Monday, October 01, 2001

Ok, I know I have no original thoughts of my own, but I like to think that I can recognize a good one when I see it. This morning on the way to work I decided that Osama Bin Ladin and Afghanistan aren't my problem. Islamic fundamentalism is my problem. To me, Islamic fundamentalism is just another example of a religion abused by the incumbent power to oppress the people, and justify murder. So I was thinking that the very first reaction I had to this whole thing is still the best idea... we already have an army in Saudi Arabia, we should just take the long way to Afghanistan, through Iraq and Iran, replacing their governments with secular representative-democracies along the way. If the Mullas and Ayatollas and Dictators want to call us Crusaders, let's prove them right. --steps off soap box-- Quit laughing. dammit, i'm serious.

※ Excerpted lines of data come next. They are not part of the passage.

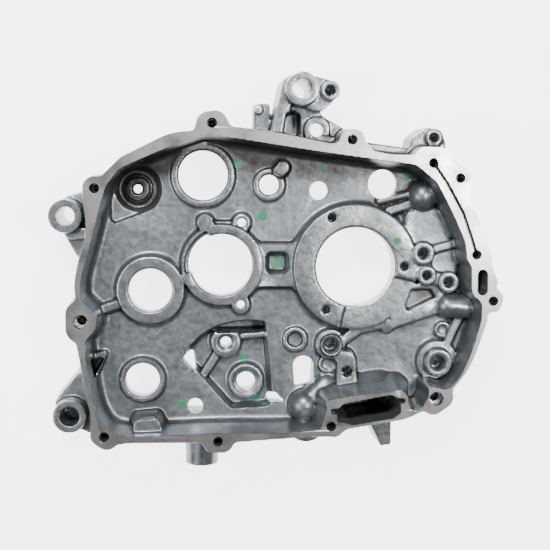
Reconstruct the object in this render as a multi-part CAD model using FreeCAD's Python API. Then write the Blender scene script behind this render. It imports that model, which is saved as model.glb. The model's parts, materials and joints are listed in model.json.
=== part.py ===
import FreeCAD, Part
import math
import os

Vec = FreeCAD.Vector

# Right-hand crankcase half of a small single-cylinder engine, one aluminium casting, in millimetres.
# +Z points out of the clutch side, +Y to the cylinder, +X to the front, and x = y = 0 is the crankshaft axis.
# It is drawn with the joint plane at zero height, then moved so that height zero is the clutch-side floor.

# Heights above the joint plane
joint_z = 0.0
cover_z = 66.0
floor_z = 38.0
floor_thickness = 6.0
back_z = floor_z - floor_thickness

# Casting rules
wall_draft = 3.0
outer_draft = 1.0
parting_z = 33.0
cavity_fillet = 4.0
boss_draft = 0.06
stem_share = 0.9
stem_drop = 0.68
cove = 2.6
cove_sink = 0.15
sink = 2.0
overcut = 8.0

# Screws and dowels
screw_r = 2.9
cover_screw_depth = 22.0
joint_screw_depth = 20.0
lobe_r = 7.4
retainer_screw_r = 2.6
retainer_screw_depth = 11.5
pump_screw_depth = 12.0
strainer_screw_depth = 13.4
post_screw_depth = 14.0
ear_screw_r = 3.2
ear_screw_depth = 11.0
breather_r = 4.4
lug_screw_r = 2.8
lug_screw_depth = 14.0

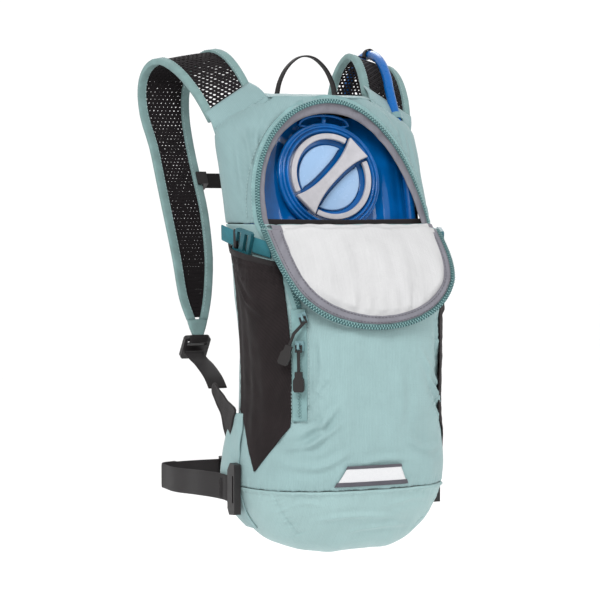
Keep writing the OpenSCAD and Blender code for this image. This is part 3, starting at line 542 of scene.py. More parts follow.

Here, this guy(I still read Ayn Rand books 5 years after high school) says 99% of what I was thinking this morning, except in a much more concise and non-stupid way.

.: posted by Jeremy 10/1/2001


An interesting interview with a former russian psy-ops officer.

.: posted by Jeremy 10/1/2001


Sunday, September 30, 2001

Jeremy, I guess you've never seen that movie where the guy's monkey-butler goes crazy and kills all those people. It's a scary dystopian movie, except for the parts with the cute little monkey.

.: posted by andy 9/30/2001


I'd hate to be a quadrapalegic, like Christopher Reeves, but at least then I could have a monkey-butler.

.: posted by Jeremy 9/30/2001


The Colombians have their own version of Forrest Gump, only this one apparently dangerous. Very strange. Kind of also reminds me of Woody Allen's movie, Zelig. Also, the area code in Tijuana is 666, which is funny because Tijuana is the happiest place on earth.